PoseAnimate: Zero-shot high fidelity pose controllable character animation

Pose Animation visualization Results


Source Pose Animation

Abstract

Image-to-video(I2V) generation aims to create a video sequence from a single image, which requires high temporal coherence and visual fidelity with the source image. However, existing approaches suffer from character appearance inconsistency and poor preservation of fine details. Moreover, they require a large amount of video data for training, which can be computationally demanding. To address these limitations, we propose PoseAnimate, a novel zero-shot I2V framework for character animation. PoseAnimate contains three key components: 1) Pose-Aware Control Module (PACM) incorporates diverse pose signals into conditional embeddings, to preserve character-independent content and maintain precise alignment of actions. 2) Dual Consistency Attention Module (DCAM) enhances temporal consistency, and retains character identity and intricate background details. 3) Mask-Guided Decoupling Module (MGDM) refines distinct feature perception, improving animation fidelity by decoupling the character and background. We also propose a Pose Alignment Transition Algorithm (PATA) to ensure smooth action transition. Extensive experiment results demonstrate that our approach outperforms the state-of-the-art training-based methods in terms of character consistency and detail fidelity. Moreover, it maintains a high level of temporal coherence throughout the generated animations.

Method

Overview of PoseAnimate.
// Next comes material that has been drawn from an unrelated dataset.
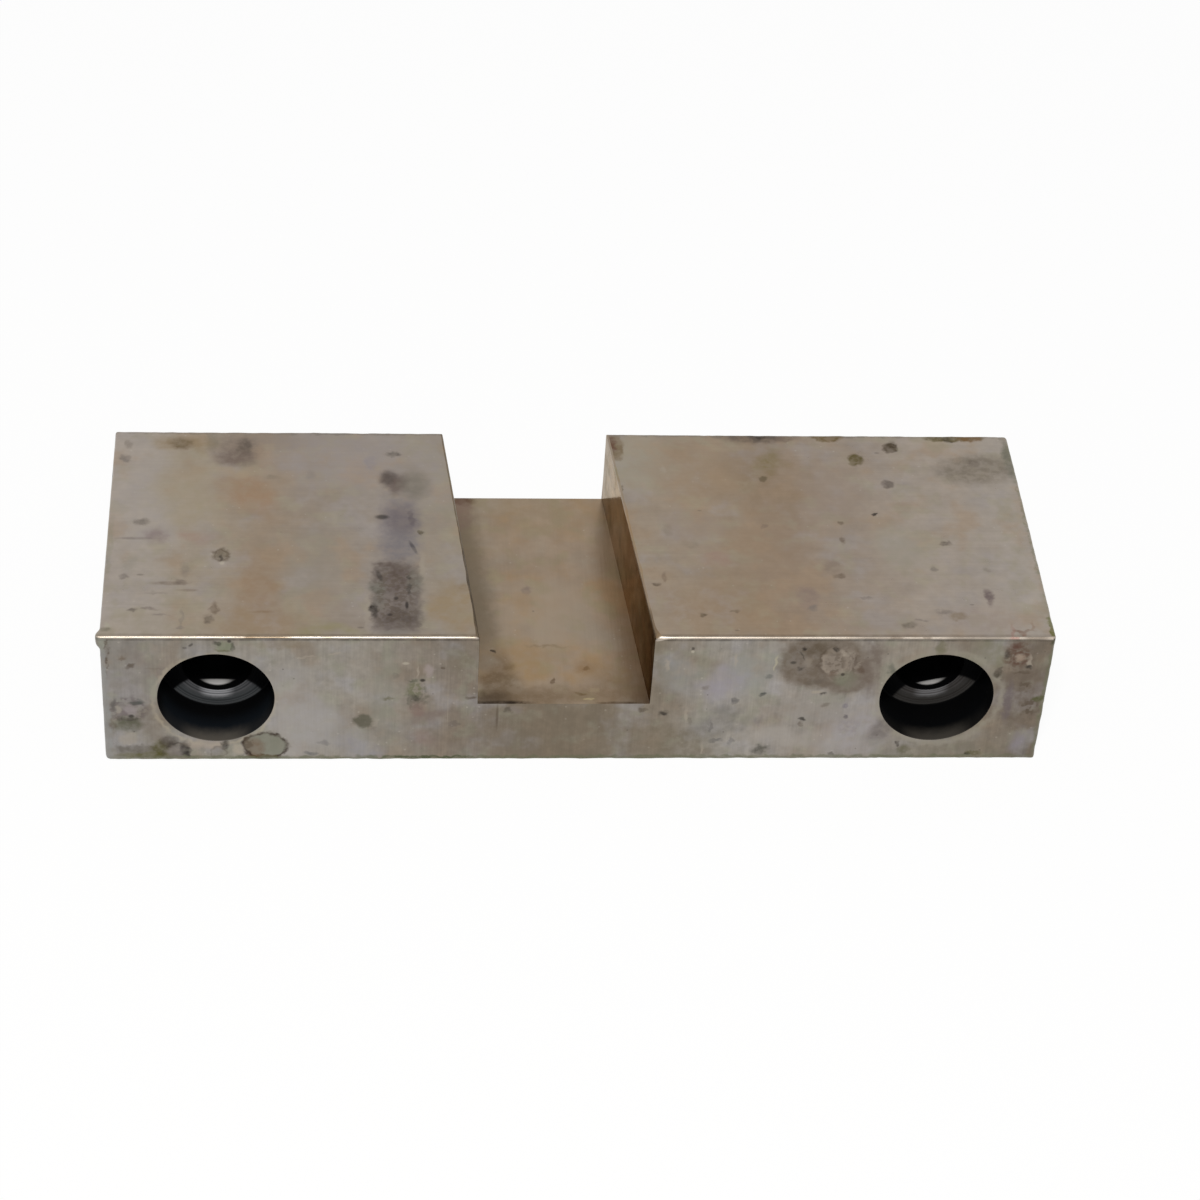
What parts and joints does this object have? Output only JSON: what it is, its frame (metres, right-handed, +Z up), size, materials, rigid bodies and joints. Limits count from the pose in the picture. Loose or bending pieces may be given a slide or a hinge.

The pipeline is on the left, we first utilize the Pose Alignment Transition Algorithm(PATA) to align the desired pose with a smooth transition to the target pose. We utilize the inversion noise of the source image as the starting point for generation. The optimized pose-aware embedding of PACM, in Sec.3.2, serves as the unconditional embedding for input. The right side is the illustration of DCAM in Sec.3.3. The attention block in this module consists of Dual Consistency Attention (DCA), Cross Attention (CA), and Feed-Forward Networks (FFN). Within DCA, we integrate MGDM to independently perform inter-frame attention fusion for the character and background, which further enhance the fidelity of fine-grained details.